The human cost of these changes extends beyond those losing jobs. Workers remaining after cuts often face increased responsibilities without corresponding pay increases. Labor unions representing retail workers have expressed concern about this “quiet loading” of additional duties onto existing staff.

“What we’re seeing is a fundamental restructuring of retail work,” explains Richard Benson-Armer, retail practice leader at McKinsey & Company. “Companies are pushing decision-making authority down to frontline workers while consolidating management. The middle layer is getting squeezed from both directions.”

This strategy mirrors what happened in the tech industry beginning in 2022, when companies like Meta, Amazon, and Google eliminated thousands of middle management positions. The tech sector labeled this the “great flattening” – reducing organizational layers to speed decision-making and cut costs.

For job seekers with retail management experience, the market has become increasingly competitive. LinkedIn data shows a 32% increase in applications for retail management positions compared to last year, while job postings have decreased by 17%. This mismatch has created significant challenges for displaced managers seeking comparable positions.

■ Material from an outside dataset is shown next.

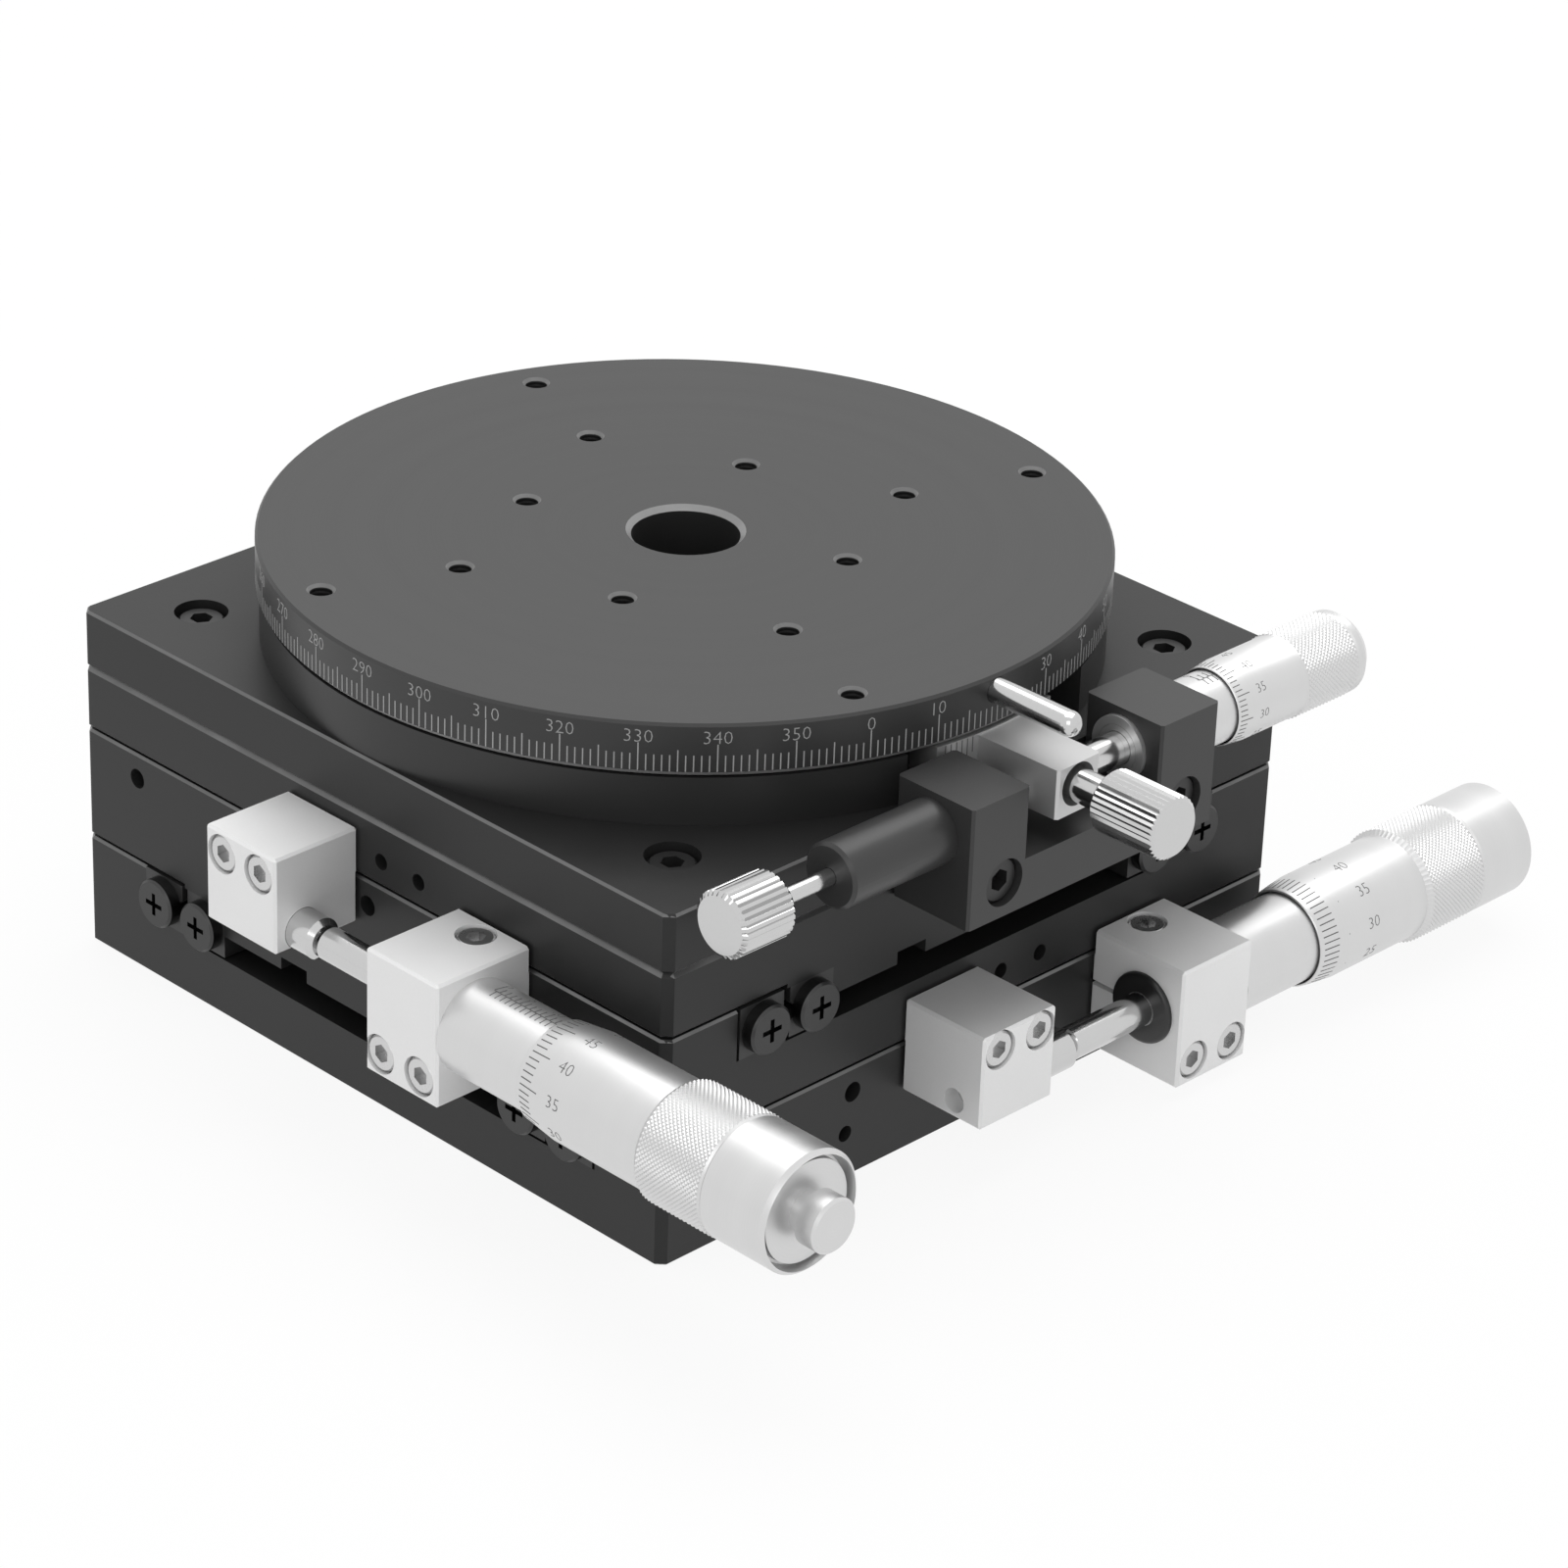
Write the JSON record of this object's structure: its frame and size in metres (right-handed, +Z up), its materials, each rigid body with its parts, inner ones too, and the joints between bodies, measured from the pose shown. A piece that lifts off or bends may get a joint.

Some former retail managers have found success transitioning to logistics or e-commerce roles, where their operational experience remains valuable. Others have moved into consulting, helping smaller retailers navigate the changing landscape. Community colleges report increased enrollment in business technology programs among former retail managers seeking to enhance their digital skills.

Economic research suggests this trend may have long-term implications for wage growth and career advancement in retail. Historically, middle management positions provided a pathway to higher wages for workers who started in entry-level positions. With fewer of these roles available, the career ladder in retail appears to be missing several rungs.

The Federal Reserve Bank of Atlanta’s Wage Growth Tracker shows that wage growth for retail managers has fallen below the national average for the first time in five years. This suggests that even those retaining management positions are seeing less financial benefit than in previous years.

For consumers, these changes may be less visible but could affect shopping experiences. With fewer managers on the floor, customer service issues may take longer to resolve. However, retailers argue that technology enables more efficient operations that ultimately benefit customers through better inventory management and lower prices.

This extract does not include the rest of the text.